Informatik-Student Luis ist einer von rund 43.000 Gästen im "Hotel Mama". Er wohnt zuhause, wie jeder dritte Münchner Student. Und es werden jedes Jahr mehr, sagt Studentenwerk-Sprecher Ingo Wachendorfer.
"Man kann schon beobachten, dass Studierende gern zuhause wohnen. Das ist ja auch verständlich. Weil sie da wenig Miete zahlen. Auf der anderen Seite: Leute, die von anderswo zuziehen oder internationale Studenten haben diesen Luxus natürlich nicht."
Jeden Tag pendeln
Als Luxus würde Luis seinen Aufenthalt im "Hotel Mama" nicht bezeichnen. Sein Zimmer ist klein, essen geht er in der Mensa und um seine Wäsche kümmert er sich selbst.
"Hat aber eher damit zu tun, dass es mir auf die Nerven ging, meine Wäsche immer raussuchen zu müssen. Dann hab' ich wieder eine Hose vermisst und wusste nicht, wo sie ist. Darum habe ich freiwillig entschieden, dass ich meine Wäsche selber mache."

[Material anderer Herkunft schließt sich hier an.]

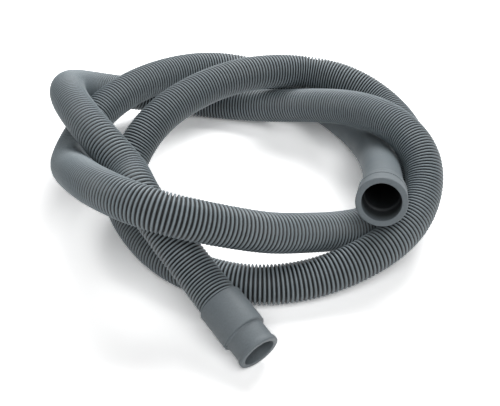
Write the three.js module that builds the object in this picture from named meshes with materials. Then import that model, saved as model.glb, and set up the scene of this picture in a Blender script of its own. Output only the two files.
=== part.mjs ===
// Washing machine drain hose: one long corrugated pipe laid down in loose loops,
// with a straight cuff on one end and an elbow cuff on the other.
// Millimetres, +Z up. The floor is z = 0, and the origin is the middle of the floor area under the hose.
import * as THREE from "three";
import { NURBSCurve } from "three/addons/curves/NURBSCurve.js";
import { mergeVertices } from "three/addons/utils/BufferGeometryUtils.js";

// Fits
const SEAT_GAP = 0.3; // between the hose and the cuff that holds it
const FLOOR_GAP = 0.1; // between the resting lip and the floor

// Corrugated hose, drawn as a plain pipe over its crests
const HOSE_DIAMETER = 28;
const HOSE_WALL = 3; // from the crests to the bore, which the grooves reach into
const HOSE_SIDES = 12; // an even number
const HOSE_STEPS = 80;

// Straight cuff
const LIP_LENGTH = 2.4;
const LIP_DIAMETER = 28.8;
const LIP_FLARE_LENGTH = 2.2; // the taper behind the lip
const SPOUT_LENGTH = 11.4; // from the flare to the step
const SPOUT_DIAMETER = 27;
const SPOUT_BORE = 21.6;
const SLEEVE_LENGTH = 27;
const SLEEVE_WALL = 1.1; // around the hose's seat
const SLEEVE_HOLD = 23; // how far the hose goes into the sleeve
const STRAIGHT_MOUTH_X = 13;
const STRAIGHT_MOUTH_Y = -162;
const STRAIGHT_HEADING = -52.4; // degrees from +X, seen from above, of the axis that leaves the mouth
const STRAIGHT_DIP = 16.1; // degrees that the same axis points down

// Elbow cuff
const COLLAR_LENGTH = 12.2; // from the mouth to the groove
const COLLAR_DIAMETER = 35.6; // at the mouth
const COLLAR_TAPER = 1.3; // diameter that the collar loses towards the groove
const COLLAR_BORE = 27.1;
const COLLAR_BORE_DEPTH = 17.5;
const THROAT_LENGTH = 1.5; // the step from the collar's bore to the elbow's bore
const GROOVE_LENGTH = 1.2;
const GROOVE_DEPTH = 0.9;
const SHOULDER_START = 18; // from the mouth: the collar ends here and the shoulder begins
const SHOULDER_LENGTH = 8;
const NECK_DIAMETER = 29.6;
const NECK_TAPER_LENGTH = 24;
const ELBOW_DIAMETER = 28.4;
const ELBOW_BORE = 24;
const SOCKET_LENGTH = 15;
const SOCKET_WALL = 1.5; // around the hose's seat
const SOCKET_HOLD = 13; // how far the hose goes into the socket
const ELBOW_MOUTH = [95, -71, 62.5];
const ELBOW_HEADING = -99.6;
const ELBOW_TILT = 15; // degrees that the mouth points up
const ELBOW_NECK_STRAIGHT = 16; // straight stretches at the two ends of the elbow
const ELBOW_SOCKET_STRAIGHT = 24;
const SOCKET_END = [61, 137, 18.5];
const SOCKET_HEADING = -48; // of the axis that runs from the hose into the elbow
const SOCKET_TILT = -6;
const NECK_HANDLE = 26; // handles of the curve between the two straight stretches
const SOCKET_HANDLE = 66;

// Small roundings and the fineness of turned surfaces
const CUFF_SIDES = 34;
const EDGE_ROUND = 1.1;
const BORE_ROUND = 0.7;
const SLEEVE_BEVEL = 0.6;
const GROOVE_ROUND = 0.4;
const SHOULDER_ROUND = 2.5;
const FILLET_STEPS = 3;
const RING_SPACING = 9; // rings along the curved stretch of the elbow

// Route of the hose: control points of a cubic spline, from the straight cuff to the elbow cuff
const LEAD_OUT = 2; // the hose stays straight this far outside each cuff
const LEAD_LENGTH = 24; // and bends away gently over this length
const ROUTE = [
  [-71, -65, 69],
  [-72, -43, 63],
  [-107, -7, 80],
  [-143, 66, 75],
  [-128, 123, 37],
  [-56, 147, 12],
  [16, 130, 14],
  [70, 86, 44],
  [109, 42, 63],
  [136, 2, 55],
  [134, -28, 35],
  [111, -68, 25],
  [51, -97, 13],
  [-3, -103, 15],
  [-51, -77, 13],
  [-83, -36, 23],
  [-92, 4, 25],
  [-70, 46, 59],
  [-7, 105, 63],
  [52, 137, 47],
  [91, 116, 48],
  [120, 98, 35],
  [139, 56, 28],
  [133, -9, 12],
  [85, -44, 16],
  [42, -73, 38],
  [22, -85, 47],
  [-1, -96, 60],
  [-53, -110, 84],
  [-98, -74, 79],
  [-119, -25, 57],
  [-135, 20, 31],
  [-109, 85, 56],
  [-29, 163, 43],
];

const HOSE_COLOR = 0x757b7e;
const CUFF_COLOR = 0x6d7477;

function vector([x, y, z]) {
  return new THREE.Vector3(x, y, z);
}

// Unit vector of a heading seen from above and a tilt above the horizontal, both in degrees
function direction(heading, tilt) {
  const azimuth = THREE.MathUtils.degToRad(heading);
  const elevation = THREE.MathUtils.degToRad(tilt);
  return new THREE.Vector3(
    Math.cos(elevation) * Math.cos(azimuth),
    Math.cos(elevation) * Math.sin(azimuth),
    Math.sin(elevation),
  );
}

function offset(start, unit, distance) {
  return start.clone().addScaledVector(unit, distance);
}

// Closed outline through [radius, distance along the axis, rounding] corners
function roundedOutline(corners) {
  const points = corners.map(([radius, distance]) => new THREE.Vector2(radius, distance));
  const path = new THREE.Path();
  points.forEach((corner, i) => {
    const rounding = corners[i][2] ?? 0;
    const before = points.at(i - 1);
    const after = points[(i + 1) % points.length];
    const entry = corner.clone().add(before.clone().sub(corner).setLength(rounding));
    if (i === 0) path.moveTo(entry.x, entry.y);
    else path.lineTo(entry.x, entry.y);
    if (rounding > 0) {
      const exit = corner.clone().add(after.clone().sub(corner).setLength(rounding));
      path.quadraticCurveTo(corner.x, corner.y, exit.x, exit.y);
    }
  });
  path.closePath();
  return path.getPoints(FILLET_STEPS);
}

// Splits the long edges of an outline, so that it can bend with its axis
function withRings(outline, spacing) {
  const split = [];
  for (let i = 0; i + 1 < outline.length; i++) {
    const pieces = Math.ceil(Math.abs(outline[i + 1].y - outline[i].y) / spacing) || 1;
    for (let k = 0; k < pieces; k++) {
      split.push(outline[i].clone().lerp(outline[i + 1], k / pieces));
    }
  }
  split.push(outline[0].clone());
  return split;
}

// Turns an outline about +Y and lays it along an axis curve that starts at the mouth
function turnedAlong(axis, outline) {
  const turned = new THREE.LatheGeometry(outline, CUFF_SIDES);
  const length = axis.getLength();
  const corners = turned.getAttribute("position");
  const up = new THREE.Vector3(0, 0, 1);
  const local = new THREE.Vector3();
  for (let i = 0; i < corners.count; i++) {
    local.fromBufferAttribute(corners, i);
    const share = THREE.MathUtils.clamp(local.y / length, 0, 1);
    const centre = axis.getPointAt(share);
    const tangent = axis.getTangentAt(share);
    const side = tangent.clone().cross(up).normalize();
    const top = side.clone().cross(tangent);
    centre.addScaledVector(side, local.x).addScaledVector(top, local.z);
    corners.setXYZ(i, centre.x, centre.y, centre.z);
  }
  return asSolid(turned);
}

// Joins the seam of a turned surface and works its normals out again
function asSolid(geometry) {
  geometry.deleteAttribute("uv");
  geometry.deleteAttribute("normal");
  const solid = mergeVertices(geometry, 1e-4);
  solid.computeVertexNormals();
  return solid;
}

// Axis of the straight cuff, from its mouth to the end that holds the hose
function straightCuffAxis() {
  const outward = direction(STRAIGHT_HEADING, -STRAIGHT_DIP);
  const lipRise = (LIP_DIAMETER / 2) * Math.cos(THREE.MathUtils.degToRad(STRAIGHT_DIP));
  const mouth = new THREE.Vector3(STRAIGHT_MOUTH_X, STRAIGHT_MOUTH_Y, lipRise + FLOOR_GAP);
  const length = LIP_LENGTH + LIP_FLARE_LENGTH + SPOUT_LENGTH + SLEEVE_LENGTH;
  return new THREE.LineCurve3(mouth, offset(mouth, outward, -length));
}

// Axis of the elbow: a straight neck behind the mouth, a curve, and a straight socket
function elbowAxis() {
  const mouth = vector(ELBOW_MOUTH);
  const inward = direction(ELBOW_HEADING, ELBOW_TILT).negate();
  const end = vector(SOCKET_END);
  const intoElbow = direction(SOCKET_HEADING, SOCKET_TILT);
  const neckEnd = offset(mouth, inward, ELBOW_NECK_STRAIGHT);
  const socketStart = offset(end, intoElbow, ELBOW_SOCKET_STRAIGHT);
  const axis = new THREE.CurvePath();
  axis.add(new THREE.LineCurve3(mouth, neckEnd));
  axis.add(
    new THREE.CubicBezierCurve3(
      neckEnd,
      offset(neckEnd, inward, NECK_HANDLE),
      offset(socketStart, intoElbow, SOCKET_HANDLE),
      socketStart,
    ),
  );
  axis.add(new THREE.LineCurve3(socketStart, end));
  return axis;
}

// Radius of the seat that a cuff has for the hose
function seatRadius() {
  return HOSE_DIAMETER / 2 + SEAT_GAP;
}

function straightCuff(axis) {
  const end = axis.getLength();
  const sleeve = seatRadius() + SLEEVE_WALL;
  const flare = LIP_LENGTH + LIP_FLARE_LENGTH;
  const step = flare + SPOUT_LENGTH;
  const seatEnd = end - SLEEVE_HOLD - SEAT_GAP;
  return turnedAlong(
    axis,
    roundedOutline([
      [SPOUT_BORE / 2, 0, BORE_ROUND],
      [LIP_DIAMETER / 2, 0, EDGE_ROUND],
      [LIP_DIAMETER / 2, LIP_LENGTH, BORE_ROUND],
      [SPOUT_DIAMETER / 2, flare, BORE_ROUND],
      [SPOUT_DIAMETER / 2, step],
      [sleeve, step, EDGE_ROUND],
      [sleeve, end, SLEEVE_BEVEL],
      [seatRadius(), end],
      [seatRadius(), seatEnd],
      [SPOUT_BORE / 2, seatEnd],
    ]),
  );
}

function elbowCuff(axis) {
  const end = axis.getLength();
  const grooveEnd = COLLAR_LENGTH + GROOVE_LENGTH;
  const collarBack = (COLLAR_DIAMETER - COLLAR_TAPER) / 2;
  const neck = SHOULDER_START + SHOULDER_LENGTH;
  const socketStart = end - SOCKET_LENGTH;
  const socket = seatRadius() + SOCKET_WALL;
  const seatEnd = end - SOCKET_HOLD - SEAT_GAP;
  const outline = roundedOutline([
    [COLLAR_BORE / 2, 0, BORE_ROUND],
    [COLLAR_DIAMETER / 2, 0, EDGE_ROUND],
    [collarBack, COLLAR_LENGTH, GROOVE_ROUND],
    [collarBack - GROOVE_DEPTH, COLLAR_LENGTH],
    [collarBack - GROOVE_DEPTH, grooveEnd],
    [collarBack, grooveEnd, GROOVE_ROUND],
    [collarBack, SHOULDER_START, SHOULDER_ROUND],
    [NECK_DIAMETER / 2, neck, SHOULDER_ROUND],
    [ELBOW_DIAMETER / 2, neck + NECK_TAPER_LENGTH],
    [ELBOW_DIAMETER / 2, socketStart],
    [socket, socketStart, EDGE_ROUND],
    [socket, end, SLEEVE_BEVEL],
    [seatRadius(), end],
    [seatRadius(), seatEnd],
    [ELBOW_BORE / 2, seatEnd],
    [ELBOW_BORE / 2, COLLAR_BORE_DEPTH + THROAT_LENGTH],
    [COLLAR_BORE / 2, COLLAR_BORE_DEPTH],
  ]);
  return turnedAlong(axis, withRings(outline, RING_SPACING));
}

// Straight line of the hose out of a cuff, from its end in the cuff to just outside
function leadLine(axis, hold) {
  const end = axis.getPointAt(1);
  const outOfCuff = axis.getTangentAt(1);
  return new THREE.LineCurve3(offset(end, outOfCuff, -hold), offset(end, outOfCuff, LEAD_OUT));
}

// Three control points in line with a lead, so that the spline leaves it straight
function leadPoints(lead) {
  const unit = lead.getTangent(0);
  return [0, LEAD_LENGTH / 3, LEAD_LENGTH].map((distance) => offset(lead.v2, unit, distance));
}

function hoseRoute(fromAxis, toAxis) {
  const first = leadLine(fromAxis, SLEEVE_HOLD);
  const last = leadLine(toAxis, SOCKET_HOLD);
  const points = [...leadPoints(first), ...ROUTE.map(vector), ...leadPoints(last).reverse()];
  const degree = 3;
  const spans = points.length - degree;
  const knots = points.map((_, i) => THREE.MathUtils.clamp(i - degree, 0, spans));
  while (knots.length < points.length + degree + 1) knots.push(spans);
  const weighted = points.map((point) => new THREE.Vector4(point.x, point.y, point.z, 1));
  const route = new THREE.CurvePath();
  route.add(first);
  route.add(new NURBSCurve(degree, knots, weighted));
  route.add(new THREE.LineCurve3(last.v2, last.v1));
  return route;
}

function corrugatedHose(route) {
  const ring = new THREE.Shape();
  ring.absarc(0, 0, HOSE_DIAMETER / 2, 0, 2 * Math.PI);
  const bore = new THREE.Path();
  bore.absarc(0, 0, HOSE_DIAMETER / 2 - HOSE_WALL, 0, 2 * Math.PI, true);
  ring.holes.push(bore);
  return new THREE.ExtrudeGeometry(ring, {
    extrudePath: route,
    steps: HOSE_STEPS,
    curveSegments: HOSE_SIDES / 2, // a full circle takes its segments twice
  });
}

function piece(name, geometry, color, roughness) {
  const material = new THREE.MeshStandardMaterial({ color, roughness, metalness: 0 });
  const mesh = new THREE.Mesh(geometry, material);
  mesh.name = name;
  return mesh;
}

const straightAxis = straightCuffAxis();
const bentAxis = elbowAxis();
const route = hoseRoute(straightAxis, bentAxis);

const drainHose = new THREE.Group();
drainHose.add(piece("corrugated_hose", corrugatedHose(route), HOSE_COLOR, 0.5));
drainHose.add(piece("straight_cuff", straightCuff(straightAxis), CUFF_COLOR, 0.45));
drainHose.add(piece("elbow_cuff", elbowCuff(bentAxis), CUFF_COLOR, 0.45));

export default drainHose;
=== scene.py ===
"""Washing machine drain hose: the ribbed hose, its two moulded cuffs and the light around them."""

import math

import bpy
import numpy as np
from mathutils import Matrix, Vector


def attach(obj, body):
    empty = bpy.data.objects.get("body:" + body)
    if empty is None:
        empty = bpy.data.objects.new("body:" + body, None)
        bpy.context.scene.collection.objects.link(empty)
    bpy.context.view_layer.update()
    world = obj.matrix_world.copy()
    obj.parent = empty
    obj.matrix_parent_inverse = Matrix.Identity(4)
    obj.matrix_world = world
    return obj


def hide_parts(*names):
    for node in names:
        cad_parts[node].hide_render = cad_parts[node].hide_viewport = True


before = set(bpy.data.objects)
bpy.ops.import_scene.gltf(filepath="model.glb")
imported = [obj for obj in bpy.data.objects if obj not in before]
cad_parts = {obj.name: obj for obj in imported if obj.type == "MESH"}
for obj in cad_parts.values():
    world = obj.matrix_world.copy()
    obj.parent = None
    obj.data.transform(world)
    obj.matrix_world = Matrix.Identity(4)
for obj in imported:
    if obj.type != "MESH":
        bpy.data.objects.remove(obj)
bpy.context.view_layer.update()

# Camera: the photograph's angle and framing
CAMERA_PLACE = (0.00708, -0.5680, 0.4405)
CAMERA_ELEVATION = 37.286
CAMERA_LENS = 67.29
SENSOR_WIDTH = 36
CAMERA_NEAR = 0.01
CAMERA_FAR = 50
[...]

Luis würde gern nach München ziehen. Dann könnte er sich das Pendeln aus dem Vorort Germering in die Innenstadt sparen. Aber 600 Euro für ein kleines Zimmer in einer Vierer-WG kann er sich nicht leisten. Und auf eines der 11.000 Wohnheims-Zimmer des Studentenwerks München hat er keinen Anspruch - weil seine Eltern in der Nähe von München wohnen. Und selbst wenn er sich bewerben könnte – er wäre Nr. 5473 auf der Warteliste. Das ist kein reines München-Problem, sagt Studentenwerk-Sprecher Wachendorfer.
"Berlin wird auch immer teurer. Das ist, glaube ich, ein generelles Metropolen-Problem. Alle wollen dorthin, dadurch steigen die Preise. Und wer dort schon wohnt, der überlegt sich gut, ob er nicht bei den Eltern unterkommt."

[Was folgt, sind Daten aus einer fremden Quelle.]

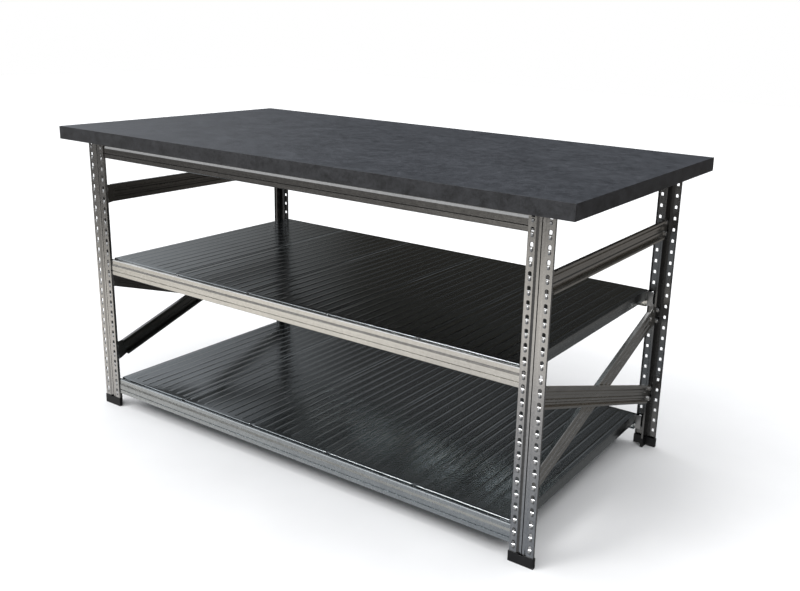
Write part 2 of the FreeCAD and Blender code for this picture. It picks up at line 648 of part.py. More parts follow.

Zumindest sind die Bewohner des "Hotel Mama" größtenteils glücklich mit ihrer Situation. Die letzte Sozialerhebung des Studentenwerks sagt, dass 58 Prozent der noch zuhause lebenden Studierenden zufrieden bis sehr zufrieden sind. Noch zufriedener sind allerdings Studierende in WGs und Einzelwohnungen. Auch Photodesign-Student Marc ist froh, dass er vor kurzem endlich in eine eigene Wohnung umziehen konnte - nach vier Jahren im "Hotel Mama" vor den Toren der Stadt.
"Gerade die Studenten-Partys... Da hatte ich die Wahl, entweder um halb zwölf zu gehen oder bei einem Freund zu übernachten. Dadurch hab' ich viel vom Studentenleben verpasst. Man hat viel Anschluss verloren, weil sich schon Gruppen gebildet hatten. Das kann man später nicht mehr nachholen."
Seine Wohnung hat er über Beziehungen gefunden – der Arbeitgeber seines Nebenjobs hat sie organisiert. Über das Studentenwerk hatte er es lange Zeit vergeblich versucht.
"Die Wohnungen werden immer knapper. Es suchen einfach zu viele. Es läuft eher unter der Hand: viele Studenten suchen kurzfristig einen Nachmieter. Damit sie sich die Kündigungsfrist sparen. Beziehungsweise dem Vermieter anbieten: Ich suche selber einen Nachmieter. Die Vermieter sind meist sehr offen, weil sie sagen: Das ist auch wieder ein Student, mit dem hab' ich wenig Ärger."
Nur Mondpreise auf dem Wohnungsmarkt
Deshalb lautet Marcs Ratschlag an Studierende in München:
"Man braucht ein gutes Netzwerk. Ich würde jedem empfehlen, auf die Hochschulseiten zu schauen. Da läuft sehr viel."
Das Studentenwerk München bietet beispielsweise eine Onlinebörse für Studentenwohnungen unter 400 Euro. Auch Luis hofft, dort irgendwann fündig zu werden. Denn auf dem freien Markt kostet eine typische Studentenbleibe in München durchschnittlich 634 Euro pro Monat inklusive Nebenkosten. Das ist Rekord – noch vor Frankfurt, Stuttgart und Heidelberg. In Berlin kostet die studentische Musterwohnung vergleichsweise moderate 416 Euro. Allerdings ist auch das ein Anstieg von satten 57Prozent im Vergleich zum Jahr 2010. Für Luis sind all das Mondpreise. Da wohnt er lieber weiter zuhause und spart das Geld. Momentan droht ihm keine Kündigung.
"Die Einstellung meiner Mutter ist: Solange ich noch studiere, kann ich zuhause wohnen. Sie möchte nur nicht, dass ich auf der faulen Haut rumliege. Natürlich möchte sie, dass ich irgendwann mal das Haus verlasse. Aber derzeit ist es kein Problem, sie hat mich gerne da."